Напротив, гостеприимный хозяин и остроумный собеседник с утра до вечера принимал здесь многочисленных гостей, засиживавшихся иногда до 4 часов утра, особенно интересуясь молодежью и людьми, далекими от литературных профессий, которые, будучи врачами, рабочими, инженерами, тяготели к искусству, избирали себе любимого писателя или эпоху и проделывали огромный путь, часто из других городов, чтобы познакомиться с коллекцией Лесмана и послушать его увлекательные рассказы. Он понимал их, ведь и сам был по профессии вовсе не филологом, а музыкантом, и имел постоянное место работы в концертных бригадах, посвящая своему увлечению, которое стало призванием всей его жизни, лишь свободное от гастролей и выступлений время. Впрочем, к коллекционированию Моисей всегда относился серьезно, книги начал собирать еще будучи школьником, а в 30 лет вступил в секцию библиофилов при Доме ученых, тесно сотрудничал с музеями и букинистами, выступал и экспонировал свое собрание на литературных мероприятиях.

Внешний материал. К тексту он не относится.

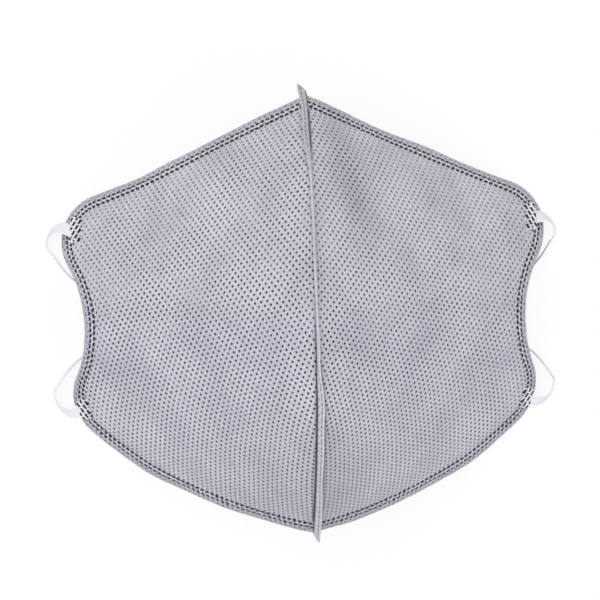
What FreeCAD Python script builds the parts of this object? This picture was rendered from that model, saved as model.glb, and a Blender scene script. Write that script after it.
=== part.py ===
"""Disposable dust mask: two cupped halves joined by a standing centre seam, with two elastic ear loops.

The mask lies face up on its four corners. X runs across it, +Y to the nose, +Z out through its front.
"""

import FreeCAD, Part
import math
import os

V = FreeCAD.Vector

# Outline of one half, seen from the front
NOSE_Y = 62.0  # upper end of the seam line, above the middle of the ear loops' height
CHIN_Y = -69.3  # lower end of the seam line
NOSE_SLOPE = math.radians(24.8)  # how steeply the straight nose edge falls to the side
UPPER_CORNER_R = 16.0
LOWER_CORNER_R = 15.0
CHEEK_X = 66.2  # half the width at the hollow of the side edge
CHEEK_Y = -7.0
CHEEK_R = 40.0  # radius of that hollow
CHIN_R = 147.0  # radius of the chin edge
CHIN_SLOPE = math.radians(11.8)  # slope of the chin edge where it meets the seam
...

Первые библиотеки Лесмана были утрачены, 7000 книг, собранные к началу Второй мировой войны, пришлось оставить в осажденном Ленинграде, забрав с собой в эвакуацию на Урал лишь самые ценные рукописи. Вернувшись в 1945 году в пустую квартиру с обвалившимся потолком, сквозь дыру в котором падал снег, Лесман начал работу над своей коллекцией заново. В этом доме он проведет 40 лет своей жизни в оклеенной синими обоями, разгороженной надвое комнате коммунальной квартиры, оставив после себя бесценное собрание в 11 000 томов, часть которого благодаря вдове коллекционера Наталье Князевой хранится сейчас в музее Анны Ахматовой и в Пушкинском Доме.

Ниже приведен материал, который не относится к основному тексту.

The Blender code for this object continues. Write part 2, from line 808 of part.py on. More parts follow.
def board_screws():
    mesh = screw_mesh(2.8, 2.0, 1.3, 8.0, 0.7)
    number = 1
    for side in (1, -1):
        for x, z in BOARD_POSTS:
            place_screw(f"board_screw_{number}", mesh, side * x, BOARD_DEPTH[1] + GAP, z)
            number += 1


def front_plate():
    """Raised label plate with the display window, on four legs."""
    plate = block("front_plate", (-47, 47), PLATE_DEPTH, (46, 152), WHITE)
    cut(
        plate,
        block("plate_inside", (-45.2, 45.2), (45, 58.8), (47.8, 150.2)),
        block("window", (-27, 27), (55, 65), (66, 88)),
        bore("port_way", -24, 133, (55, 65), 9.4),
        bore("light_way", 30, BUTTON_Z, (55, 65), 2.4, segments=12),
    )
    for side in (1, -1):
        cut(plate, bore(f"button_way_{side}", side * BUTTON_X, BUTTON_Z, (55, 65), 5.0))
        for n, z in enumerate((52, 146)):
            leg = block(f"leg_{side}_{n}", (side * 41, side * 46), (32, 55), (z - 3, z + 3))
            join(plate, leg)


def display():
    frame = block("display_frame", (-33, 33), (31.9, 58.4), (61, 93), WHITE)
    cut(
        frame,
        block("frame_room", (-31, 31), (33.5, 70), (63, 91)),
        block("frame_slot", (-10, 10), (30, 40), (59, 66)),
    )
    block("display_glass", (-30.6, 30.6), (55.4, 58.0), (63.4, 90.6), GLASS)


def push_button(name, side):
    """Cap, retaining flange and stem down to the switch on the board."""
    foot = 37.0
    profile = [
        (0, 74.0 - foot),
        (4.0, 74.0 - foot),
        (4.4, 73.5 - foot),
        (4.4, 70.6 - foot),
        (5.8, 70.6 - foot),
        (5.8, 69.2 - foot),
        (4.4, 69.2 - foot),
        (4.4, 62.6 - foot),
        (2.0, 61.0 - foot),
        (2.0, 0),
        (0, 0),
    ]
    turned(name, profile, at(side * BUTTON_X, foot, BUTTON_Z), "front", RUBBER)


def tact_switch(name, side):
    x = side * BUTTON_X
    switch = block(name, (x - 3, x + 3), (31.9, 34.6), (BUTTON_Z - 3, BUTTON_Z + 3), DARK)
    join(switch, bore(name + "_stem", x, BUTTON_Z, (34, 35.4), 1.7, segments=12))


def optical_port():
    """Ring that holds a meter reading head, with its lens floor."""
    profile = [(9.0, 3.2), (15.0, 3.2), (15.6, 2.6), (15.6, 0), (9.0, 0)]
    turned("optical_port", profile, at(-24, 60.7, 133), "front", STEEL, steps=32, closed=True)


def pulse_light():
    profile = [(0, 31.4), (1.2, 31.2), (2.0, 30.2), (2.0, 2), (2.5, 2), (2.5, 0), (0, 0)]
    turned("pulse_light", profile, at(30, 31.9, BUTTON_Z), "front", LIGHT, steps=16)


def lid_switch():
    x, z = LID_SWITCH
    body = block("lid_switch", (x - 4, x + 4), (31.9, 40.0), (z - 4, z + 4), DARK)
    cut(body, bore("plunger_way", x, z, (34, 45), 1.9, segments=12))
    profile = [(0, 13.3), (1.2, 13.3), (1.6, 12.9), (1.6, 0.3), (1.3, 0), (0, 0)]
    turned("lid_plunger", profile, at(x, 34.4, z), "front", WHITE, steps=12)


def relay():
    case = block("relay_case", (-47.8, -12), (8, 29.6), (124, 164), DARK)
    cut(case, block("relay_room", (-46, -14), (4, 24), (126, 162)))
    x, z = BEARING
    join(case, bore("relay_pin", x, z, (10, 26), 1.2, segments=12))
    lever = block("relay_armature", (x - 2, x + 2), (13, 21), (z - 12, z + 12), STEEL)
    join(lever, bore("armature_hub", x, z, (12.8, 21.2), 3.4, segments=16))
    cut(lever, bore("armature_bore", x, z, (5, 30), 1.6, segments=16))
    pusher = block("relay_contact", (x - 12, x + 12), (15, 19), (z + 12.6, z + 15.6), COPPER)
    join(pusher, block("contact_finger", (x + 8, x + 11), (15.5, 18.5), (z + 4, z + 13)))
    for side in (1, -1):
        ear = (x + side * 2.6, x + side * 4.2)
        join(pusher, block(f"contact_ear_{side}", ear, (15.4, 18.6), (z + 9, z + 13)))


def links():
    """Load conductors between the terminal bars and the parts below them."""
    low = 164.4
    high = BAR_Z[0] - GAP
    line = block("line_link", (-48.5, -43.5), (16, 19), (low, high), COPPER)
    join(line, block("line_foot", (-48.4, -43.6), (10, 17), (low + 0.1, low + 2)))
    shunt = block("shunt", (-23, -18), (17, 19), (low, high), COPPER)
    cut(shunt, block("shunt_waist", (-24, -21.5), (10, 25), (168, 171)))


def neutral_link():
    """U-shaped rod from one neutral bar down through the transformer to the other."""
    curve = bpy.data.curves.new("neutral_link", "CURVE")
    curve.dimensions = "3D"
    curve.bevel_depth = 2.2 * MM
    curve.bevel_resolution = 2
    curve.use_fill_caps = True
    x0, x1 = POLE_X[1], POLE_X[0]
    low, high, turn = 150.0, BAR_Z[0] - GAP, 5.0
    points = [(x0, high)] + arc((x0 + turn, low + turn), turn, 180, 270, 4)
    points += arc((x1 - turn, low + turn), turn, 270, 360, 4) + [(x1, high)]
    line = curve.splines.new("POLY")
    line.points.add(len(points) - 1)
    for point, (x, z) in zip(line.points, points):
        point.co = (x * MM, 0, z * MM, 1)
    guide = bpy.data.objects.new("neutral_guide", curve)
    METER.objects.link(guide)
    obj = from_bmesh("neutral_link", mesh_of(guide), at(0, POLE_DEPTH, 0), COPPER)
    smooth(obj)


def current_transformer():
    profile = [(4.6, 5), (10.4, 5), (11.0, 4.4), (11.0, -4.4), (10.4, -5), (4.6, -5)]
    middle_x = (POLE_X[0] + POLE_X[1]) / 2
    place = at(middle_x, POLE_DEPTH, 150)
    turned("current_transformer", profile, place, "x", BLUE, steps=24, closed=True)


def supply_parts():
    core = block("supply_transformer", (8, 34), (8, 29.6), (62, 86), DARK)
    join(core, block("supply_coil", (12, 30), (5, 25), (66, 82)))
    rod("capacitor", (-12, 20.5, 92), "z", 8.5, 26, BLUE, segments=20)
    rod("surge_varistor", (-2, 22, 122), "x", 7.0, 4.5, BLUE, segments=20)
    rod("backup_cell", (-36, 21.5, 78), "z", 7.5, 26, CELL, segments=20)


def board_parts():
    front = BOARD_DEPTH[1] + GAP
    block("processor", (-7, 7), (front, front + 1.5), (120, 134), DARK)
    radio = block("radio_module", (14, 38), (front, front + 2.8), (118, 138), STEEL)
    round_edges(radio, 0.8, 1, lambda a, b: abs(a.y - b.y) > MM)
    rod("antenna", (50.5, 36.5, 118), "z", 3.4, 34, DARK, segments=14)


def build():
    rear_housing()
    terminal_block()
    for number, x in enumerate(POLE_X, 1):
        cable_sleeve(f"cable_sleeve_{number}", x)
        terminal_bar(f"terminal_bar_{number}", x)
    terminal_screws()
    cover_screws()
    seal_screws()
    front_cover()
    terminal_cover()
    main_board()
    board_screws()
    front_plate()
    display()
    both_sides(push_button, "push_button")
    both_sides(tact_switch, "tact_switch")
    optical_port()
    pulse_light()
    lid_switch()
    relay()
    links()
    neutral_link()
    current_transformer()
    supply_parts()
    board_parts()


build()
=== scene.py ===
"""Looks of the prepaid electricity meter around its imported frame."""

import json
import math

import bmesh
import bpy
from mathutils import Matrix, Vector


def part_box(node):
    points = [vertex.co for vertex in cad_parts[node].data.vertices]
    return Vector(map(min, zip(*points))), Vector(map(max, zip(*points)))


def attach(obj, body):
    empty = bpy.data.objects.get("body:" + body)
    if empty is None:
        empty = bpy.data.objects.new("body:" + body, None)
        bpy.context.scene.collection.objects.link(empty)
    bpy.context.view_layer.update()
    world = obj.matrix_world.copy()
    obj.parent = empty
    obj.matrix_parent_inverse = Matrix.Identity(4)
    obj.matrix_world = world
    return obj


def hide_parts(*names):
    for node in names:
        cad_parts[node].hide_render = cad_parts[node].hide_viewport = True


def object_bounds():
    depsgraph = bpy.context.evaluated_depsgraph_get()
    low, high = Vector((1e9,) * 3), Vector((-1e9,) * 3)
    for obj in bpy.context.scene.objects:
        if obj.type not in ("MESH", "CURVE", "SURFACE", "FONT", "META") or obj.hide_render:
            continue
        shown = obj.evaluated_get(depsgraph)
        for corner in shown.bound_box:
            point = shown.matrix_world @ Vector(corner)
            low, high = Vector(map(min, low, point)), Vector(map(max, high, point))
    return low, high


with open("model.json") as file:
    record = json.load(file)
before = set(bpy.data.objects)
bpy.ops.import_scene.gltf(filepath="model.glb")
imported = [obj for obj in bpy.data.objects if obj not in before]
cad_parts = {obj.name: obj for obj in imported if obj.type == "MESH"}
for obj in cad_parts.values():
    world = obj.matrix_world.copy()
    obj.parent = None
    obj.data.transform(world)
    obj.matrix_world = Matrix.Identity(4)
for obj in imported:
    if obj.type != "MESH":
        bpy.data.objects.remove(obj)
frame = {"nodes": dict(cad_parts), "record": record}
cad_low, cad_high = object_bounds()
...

«Не было в Ленинграде библиофила, который не поднялся бы хоть раз по лестнице старого дома на Петроградской стороне, не вошел бы в дверь с табличкой «Охраняется государством». Те, кто хотел познакомиться лишь с бытом «знаменитого коллекционера», уходили разочарованные и уже не возвращались никогда. К счастью, таких были единицы. Остальные не замечали ни высокого этажа, ни узкого коридорчика, ни потеков на потолке. Зато уносили в памяти нескончаемые разговоры о поэзии, людях, книгах. И возвращались. И снова встречал их приветливый свет настольной лампы с цветными глазками-стеклышками, старый могучий «Бехштейн», чугунный Пушкин каслинского литья, уютно спящий на бюро кот, сам хозяин неизменно в белой сорочке с галстуком и, конечно, книги.

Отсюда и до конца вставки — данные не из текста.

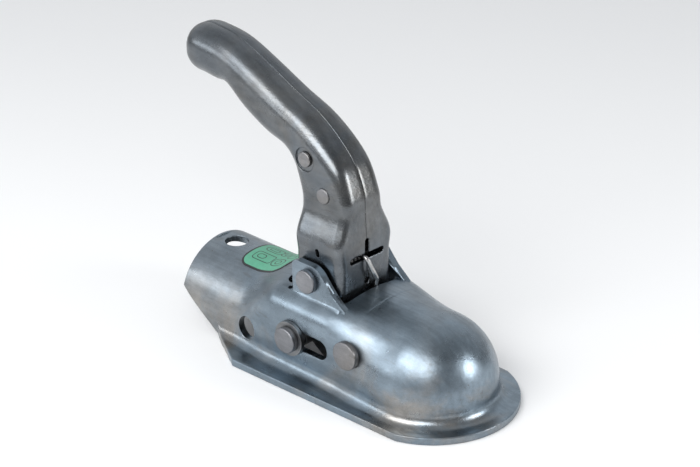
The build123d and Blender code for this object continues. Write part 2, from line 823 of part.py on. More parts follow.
# Label: thin foil on the roof of the collar
label_stations = [skirt_rear_x, collar_front_x, *steps(collar_front_x, saddle_x, transition_steps)]
with BuildPart() as label_skin:
    for start, end in zip(label_stations, label_stations[1:]):
        for x in (start, end):
            with BuildSketch(Plane.YZ.offset(x)):
                with BuildLine():
                    draw_outer(*body_section(x, -label_thickness), flange_half_rear + 1)
                make_face()
        loft(ruled=True, clean=False)
with BuildPart() as label:
    with BuildSketch(Plane.XY):
        with Locations((label_x, 0)):
            RectangleRounded(label_length, label_width, label_corner)
    extrude(amount=body_top)
    add(label_skin.part, mode=Mode.INTERSECT)
    add(outer_body.part, mode=Mode.SUBTRACT)
export(label, "label")
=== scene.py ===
from math import asin, atan2, ceil, cos, hypot, pi, radians, sin, sqrt

import bmesh
import bpy
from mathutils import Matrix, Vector


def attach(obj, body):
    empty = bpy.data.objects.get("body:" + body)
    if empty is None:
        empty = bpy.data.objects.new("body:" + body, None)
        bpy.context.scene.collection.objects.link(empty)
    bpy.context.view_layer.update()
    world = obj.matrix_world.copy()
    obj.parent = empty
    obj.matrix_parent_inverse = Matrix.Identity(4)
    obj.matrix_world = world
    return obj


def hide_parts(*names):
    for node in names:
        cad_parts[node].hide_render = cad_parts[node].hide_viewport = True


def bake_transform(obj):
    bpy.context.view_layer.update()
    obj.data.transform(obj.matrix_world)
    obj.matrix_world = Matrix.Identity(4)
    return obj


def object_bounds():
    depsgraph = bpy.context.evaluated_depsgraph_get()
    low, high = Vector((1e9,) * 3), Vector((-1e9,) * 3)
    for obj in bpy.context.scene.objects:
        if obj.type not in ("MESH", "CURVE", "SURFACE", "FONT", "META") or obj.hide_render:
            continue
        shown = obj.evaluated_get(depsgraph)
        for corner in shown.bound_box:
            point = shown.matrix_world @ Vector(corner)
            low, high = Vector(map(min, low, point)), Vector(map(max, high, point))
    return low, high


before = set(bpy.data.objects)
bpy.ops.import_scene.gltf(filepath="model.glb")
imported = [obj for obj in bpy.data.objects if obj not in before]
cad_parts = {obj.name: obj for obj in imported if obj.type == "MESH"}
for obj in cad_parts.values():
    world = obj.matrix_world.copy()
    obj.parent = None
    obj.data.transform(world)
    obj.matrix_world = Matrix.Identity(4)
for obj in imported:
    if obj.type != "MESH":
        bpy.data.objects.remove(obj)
cad_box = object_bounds()

# Lengths below are in millimetres, heights above the flange underside, X = 0 and Y = 0 at the ball's centre
mm = 0.001
ball_height = 15.0
tiny = 0.001

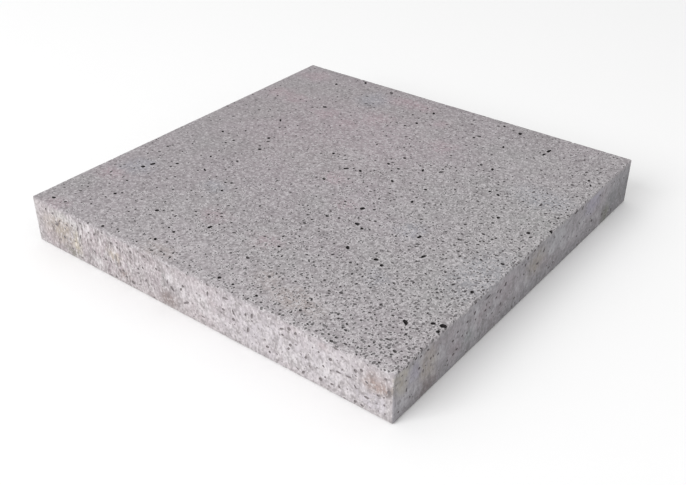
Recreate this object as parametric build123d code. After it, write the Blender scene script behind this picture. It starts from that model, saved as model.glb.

Кто только не сиживал вокруг стола в «синей гостиной»… Мгновенно на стол выставлялось все, что было в доме съестного… и вот уже хохот, «байки», анекдоты перемежаются с разговорами о музейных делах… Тут же надрывается телефон: «Моисей Семенович, где издавался альманах такой-то? Моисей Семенович, у кого был псевдоним такой-то?… «Даже я, за многие годы совместной жизни привыкшая к этому стилю, иногда не выдерживала: «Это не дом, а проходной двор!»« [71].
Литература
Архитекторы-строители Санкт-Петербурга… СПб., 1996. Бокариус М. Моисей Семенович Лесман // Невский библиофил. 2004. № 9.
Князева Н. Каждый день и всю жизнь // Наше наследие. 1990. № 1.
Фирсов Б. М. Ленинградские коллекционеры как культурно-исторический феномен // Неприкосновенный запас. 2009. № 2 (64).
Фирсов Б. М. Разномыслие в СССР. 1940-1960-е годы. История, теория и практики. СПб., 2008.